• _Data section_:

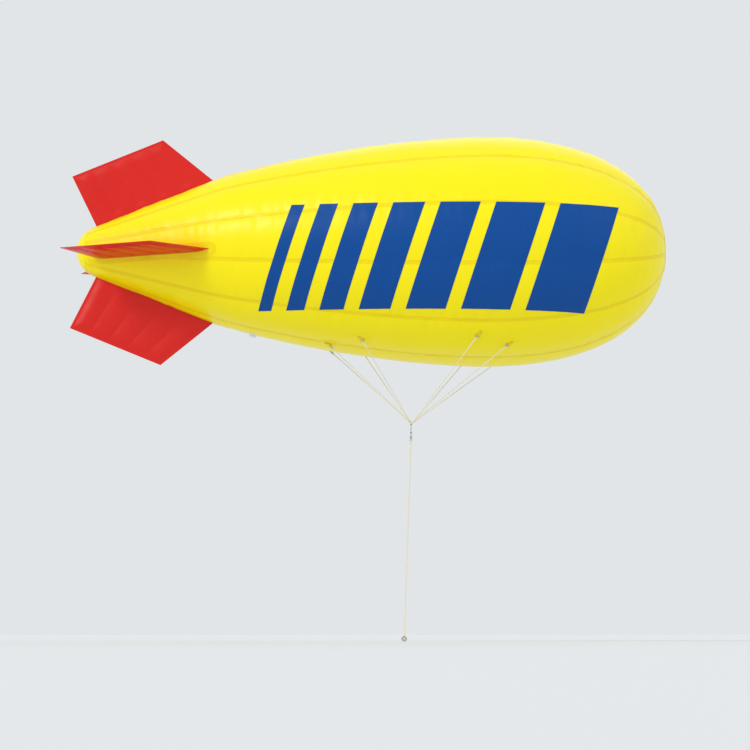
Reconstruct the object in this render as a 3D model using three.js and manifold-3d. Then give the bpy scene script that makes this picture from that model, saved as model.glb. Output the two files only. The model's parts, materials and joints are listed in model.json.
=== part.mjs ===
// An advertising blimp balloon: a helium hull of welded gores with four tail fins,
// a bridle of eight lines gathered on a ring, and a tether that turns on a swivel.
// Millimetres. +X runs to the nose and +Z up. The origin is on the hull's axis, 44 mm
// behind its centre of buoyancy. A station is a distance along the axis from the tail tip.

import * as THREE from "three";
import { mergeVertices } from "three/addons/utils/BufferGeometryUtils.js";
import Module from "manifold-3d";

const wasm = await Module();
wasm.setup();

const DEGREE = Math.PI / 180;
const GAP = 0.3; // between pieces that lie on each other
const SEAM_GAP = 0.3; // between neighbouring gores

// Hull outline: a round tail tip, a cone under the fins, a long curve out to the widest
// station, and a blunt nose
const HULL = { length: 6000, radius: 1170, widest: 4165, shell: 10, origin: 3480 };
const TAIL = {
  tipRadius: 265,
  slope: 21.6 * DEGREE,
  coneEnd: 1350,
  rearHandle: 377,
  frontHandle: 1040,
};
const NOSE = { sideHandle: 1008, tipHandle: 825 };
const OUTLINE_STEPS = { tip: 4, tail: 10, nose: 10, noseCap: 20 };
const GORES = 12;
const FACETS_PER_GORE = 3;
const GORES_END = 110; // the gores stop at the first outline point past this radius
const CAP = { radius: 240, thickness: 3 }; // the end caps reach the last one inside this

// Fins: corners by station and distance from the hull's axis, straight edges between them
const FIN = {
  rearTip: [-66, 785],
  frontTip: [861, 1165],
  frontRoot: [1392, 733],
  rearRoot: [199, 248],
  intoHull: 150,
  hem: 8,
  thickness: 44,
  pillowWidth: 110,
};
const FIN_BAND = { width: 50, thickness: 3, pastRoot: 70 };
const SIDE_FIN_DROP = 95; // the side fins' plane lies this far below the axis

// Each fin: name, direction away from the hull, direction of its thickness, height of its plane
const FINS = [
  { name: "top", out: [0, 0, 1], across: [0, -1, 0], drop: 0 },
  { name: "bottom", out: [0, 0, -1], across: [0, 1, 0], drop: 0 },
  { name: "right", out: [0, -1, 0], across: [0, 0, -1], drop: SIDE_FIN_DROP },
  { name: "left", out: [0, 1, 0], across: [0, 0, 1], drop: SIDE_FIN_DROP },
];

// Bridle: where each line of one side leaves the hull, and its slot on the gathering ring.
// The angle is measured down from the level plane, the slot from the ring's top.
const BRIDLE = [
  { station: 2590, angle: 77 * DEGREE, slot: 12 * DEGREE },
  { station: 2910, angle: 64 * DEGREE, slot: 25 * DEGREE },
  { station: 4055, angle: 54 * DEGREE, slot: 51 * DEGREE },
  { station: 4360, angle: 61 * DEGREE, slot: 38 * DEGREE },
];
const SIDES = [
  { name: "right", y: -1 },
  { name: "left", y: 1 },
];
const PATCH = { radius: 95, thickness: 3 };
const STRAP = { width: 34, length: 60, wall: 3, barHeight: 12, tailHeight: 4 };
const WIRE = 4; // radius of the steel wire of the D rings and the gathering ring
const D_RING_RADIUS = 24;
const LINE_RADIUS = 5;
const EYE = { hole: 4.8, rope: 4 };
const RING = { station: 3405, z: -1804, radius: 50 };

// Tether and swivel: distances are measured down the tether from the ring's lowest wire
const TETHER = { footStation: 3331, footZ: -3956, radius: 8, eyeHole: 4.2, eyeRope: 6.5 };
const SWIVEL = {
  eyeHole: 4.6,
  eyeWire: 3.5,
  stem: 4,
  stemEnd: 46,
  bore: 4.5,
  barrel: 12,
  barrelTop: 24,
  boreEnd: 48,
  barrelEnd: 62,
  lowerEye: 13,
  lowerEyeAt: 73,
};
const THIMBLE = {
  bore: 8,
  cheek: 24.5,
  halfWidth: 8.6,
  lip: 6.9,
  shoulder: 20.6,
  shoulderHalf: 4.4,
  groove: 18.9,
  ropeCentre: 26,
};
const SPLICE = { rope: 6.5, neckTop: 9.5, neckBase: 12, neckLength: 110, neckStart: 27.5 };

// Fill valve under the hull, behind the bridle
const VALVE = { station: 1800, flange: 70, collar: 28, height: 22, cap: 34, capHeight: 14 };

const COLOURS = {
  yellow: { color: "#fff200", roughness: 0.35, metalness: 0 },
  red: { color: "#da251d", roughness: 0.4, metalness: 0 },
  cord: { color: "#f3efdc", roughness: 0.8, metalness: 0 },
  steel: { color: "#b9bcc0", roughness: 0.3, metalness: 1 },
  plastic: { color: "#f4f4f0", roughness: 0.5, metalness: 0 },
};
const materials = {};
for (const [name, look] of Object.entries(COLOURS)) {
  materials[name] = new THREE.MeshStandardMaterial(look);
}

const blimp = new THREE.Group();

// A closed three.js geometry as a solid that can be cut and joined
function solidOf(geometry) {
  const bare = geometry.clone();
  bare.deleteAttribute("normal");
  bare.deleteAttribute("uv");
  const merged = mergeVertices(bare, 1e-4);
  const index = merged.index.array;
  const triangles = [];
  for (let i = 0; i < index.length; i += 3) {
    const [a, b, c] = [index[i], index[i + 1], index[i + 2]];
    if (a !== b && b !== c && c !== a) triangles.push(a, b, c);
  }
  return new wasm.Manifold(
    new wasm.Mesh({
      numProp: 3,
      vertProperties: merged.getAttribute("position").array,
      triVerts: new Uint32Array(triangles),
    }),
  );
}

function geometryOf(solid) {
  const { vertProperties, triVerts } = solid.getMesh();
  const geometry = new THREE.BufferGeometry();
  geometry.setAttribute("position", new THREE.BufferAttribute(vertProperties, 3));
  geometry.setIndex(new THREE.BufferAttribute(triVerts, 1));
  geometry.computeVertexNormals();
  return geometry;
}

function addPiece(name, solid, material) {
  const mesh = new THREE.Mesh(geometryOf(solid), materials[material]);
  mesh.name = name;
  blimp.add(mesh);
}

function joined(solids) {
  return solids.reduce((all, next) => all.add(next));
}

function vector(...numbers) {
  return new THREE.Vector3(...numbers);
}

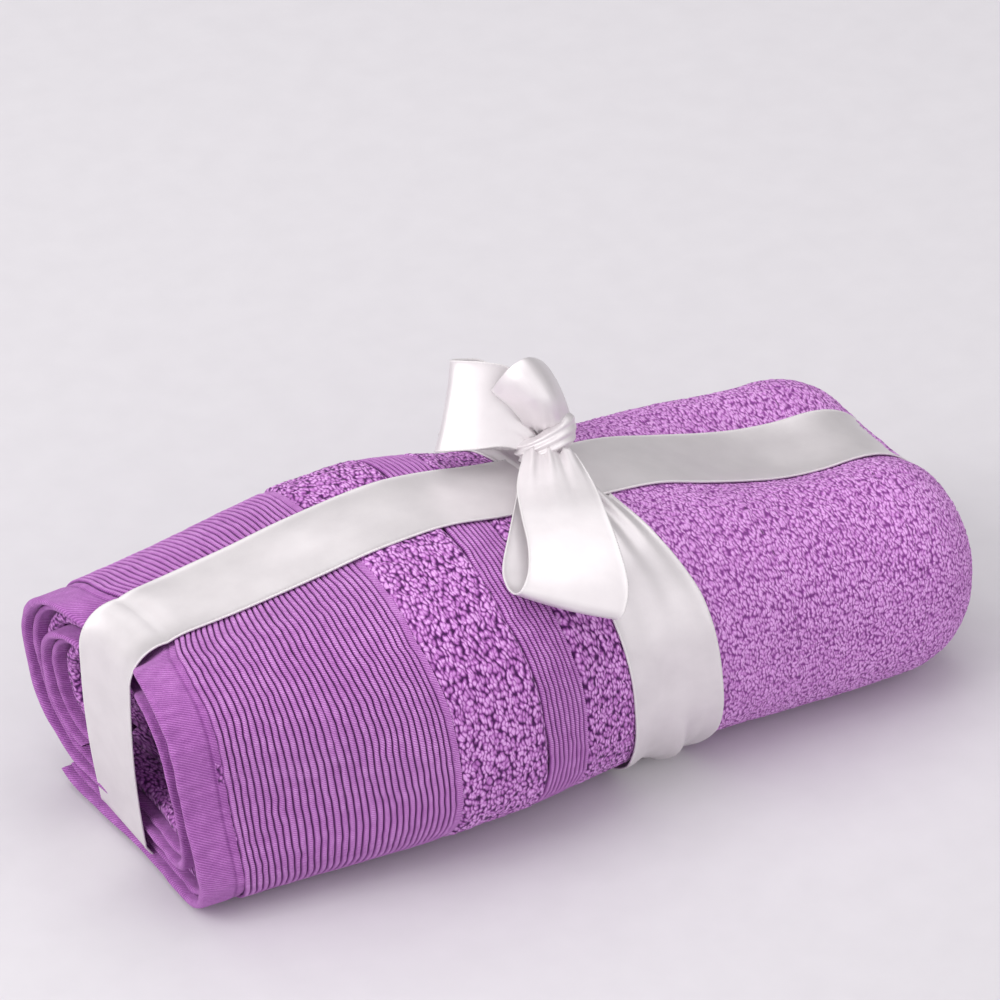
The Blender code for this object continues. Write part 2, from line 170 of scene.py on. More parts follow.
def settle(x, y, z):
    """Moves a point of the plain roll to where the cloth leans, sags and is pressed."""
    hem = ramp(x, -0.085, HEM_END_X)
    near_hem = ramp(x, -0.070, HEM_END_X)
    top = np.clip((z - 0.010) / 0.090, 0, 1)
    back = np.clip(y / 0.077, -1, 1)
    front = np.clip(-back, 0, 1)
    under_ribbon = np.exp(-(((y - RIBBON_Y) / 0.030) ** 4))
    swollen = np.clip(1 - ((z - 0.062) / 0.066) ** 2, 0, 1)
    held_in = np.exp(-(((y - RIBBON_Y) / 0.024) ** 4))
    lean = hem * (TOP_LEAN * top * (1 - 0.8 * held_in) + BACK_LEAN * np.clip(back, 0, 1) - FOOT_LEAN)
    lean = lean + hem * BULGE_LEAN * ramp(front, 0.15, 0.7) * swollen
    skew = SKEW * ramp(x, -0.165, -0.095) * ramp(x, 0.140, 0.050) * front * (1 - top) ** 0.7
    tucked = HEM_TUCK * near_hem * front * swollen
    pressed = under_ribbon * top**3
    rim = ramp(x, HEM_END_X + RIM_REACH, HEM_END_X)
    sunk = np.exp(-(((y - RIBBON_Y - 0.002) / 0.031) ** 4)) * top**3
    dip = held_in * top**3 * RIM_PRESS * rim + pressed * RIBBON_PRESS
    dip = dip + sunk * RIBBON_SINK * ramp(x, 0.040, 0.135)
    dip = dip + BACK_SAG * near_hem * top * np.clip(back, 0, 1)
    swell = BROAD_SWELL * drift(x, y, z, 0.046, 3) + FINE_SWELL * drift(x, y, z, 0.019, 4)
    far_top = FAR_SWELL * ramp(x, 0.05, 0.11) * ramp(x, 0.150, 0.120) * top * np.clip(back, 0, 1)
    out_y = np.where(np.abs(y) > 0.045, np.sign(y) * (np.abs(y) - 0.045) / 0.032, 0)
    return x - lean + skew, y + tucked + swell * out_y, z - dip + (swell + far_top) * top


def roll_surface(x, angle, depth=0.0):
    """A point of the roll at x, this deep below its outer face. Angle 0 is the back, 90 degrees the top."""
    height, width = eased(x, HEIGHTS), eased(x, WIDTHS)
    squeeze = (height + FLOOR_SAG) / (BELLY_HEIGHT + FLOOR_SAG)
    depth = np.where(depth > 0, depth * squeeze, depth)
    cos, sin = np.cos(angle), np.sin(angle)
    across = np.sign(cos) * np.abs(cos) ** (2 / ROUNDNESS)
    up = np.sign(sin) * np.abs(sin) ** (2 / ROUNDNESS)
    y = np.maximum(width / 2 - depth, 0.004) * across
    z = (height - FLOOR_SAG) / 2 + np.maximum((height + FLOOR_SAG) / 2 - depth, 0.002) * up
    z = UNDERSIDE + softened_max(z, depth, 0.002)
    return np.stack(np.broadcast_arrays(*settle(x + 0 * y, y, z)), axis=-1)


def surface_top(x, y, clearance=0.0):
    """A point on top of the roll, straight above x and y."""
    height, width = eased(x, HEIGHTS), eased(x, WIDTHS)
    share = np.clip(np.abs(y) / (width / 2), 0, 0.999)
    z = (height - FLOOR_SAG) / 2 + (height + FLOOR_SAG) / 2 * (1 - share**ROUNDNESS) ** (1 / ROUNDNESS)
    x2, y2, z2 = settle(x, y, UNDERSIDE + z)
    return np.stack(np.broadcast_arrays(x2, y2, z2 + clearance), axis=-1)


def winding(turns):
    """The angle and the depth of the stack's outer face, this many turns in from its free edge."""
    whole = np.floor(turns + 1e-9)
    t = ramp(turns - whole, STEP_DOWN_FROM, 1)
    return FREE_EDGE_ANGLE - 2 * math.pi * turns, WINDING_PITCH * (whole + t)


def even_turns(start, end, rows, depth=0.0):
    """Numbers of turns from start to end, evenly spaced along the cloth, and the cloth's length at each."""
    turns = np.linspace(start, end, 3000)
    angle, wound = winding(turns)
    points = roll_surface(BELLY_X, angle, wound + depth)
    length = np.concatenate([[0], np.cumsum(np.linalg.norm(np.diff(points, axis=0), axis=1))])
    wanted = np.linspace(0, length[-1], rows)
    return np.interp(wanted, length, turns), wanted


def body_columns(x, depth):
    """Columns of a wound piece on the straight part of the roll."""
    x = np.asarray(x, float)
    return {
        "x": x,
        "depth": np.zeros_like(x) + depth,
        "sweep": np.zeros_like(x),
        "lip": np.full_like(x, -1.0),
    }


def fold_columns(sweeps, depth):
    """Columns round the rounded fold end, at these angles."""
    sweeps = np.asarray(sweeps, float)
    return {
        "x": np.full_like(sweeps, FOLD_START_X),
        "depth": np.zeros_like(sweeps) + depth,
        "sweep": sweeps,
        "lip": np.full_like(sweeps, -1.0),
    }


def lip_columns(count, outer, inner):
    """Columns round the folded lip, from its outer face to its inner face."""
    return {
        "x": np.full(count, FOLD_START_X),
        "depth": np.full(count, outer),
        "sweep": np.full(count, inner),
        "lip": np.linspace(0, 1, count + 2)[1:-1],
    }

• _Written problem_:
Some lines of the records may hold the word "materials". How many do? Answer with a number and nothing else.

• _Correct answer_:
4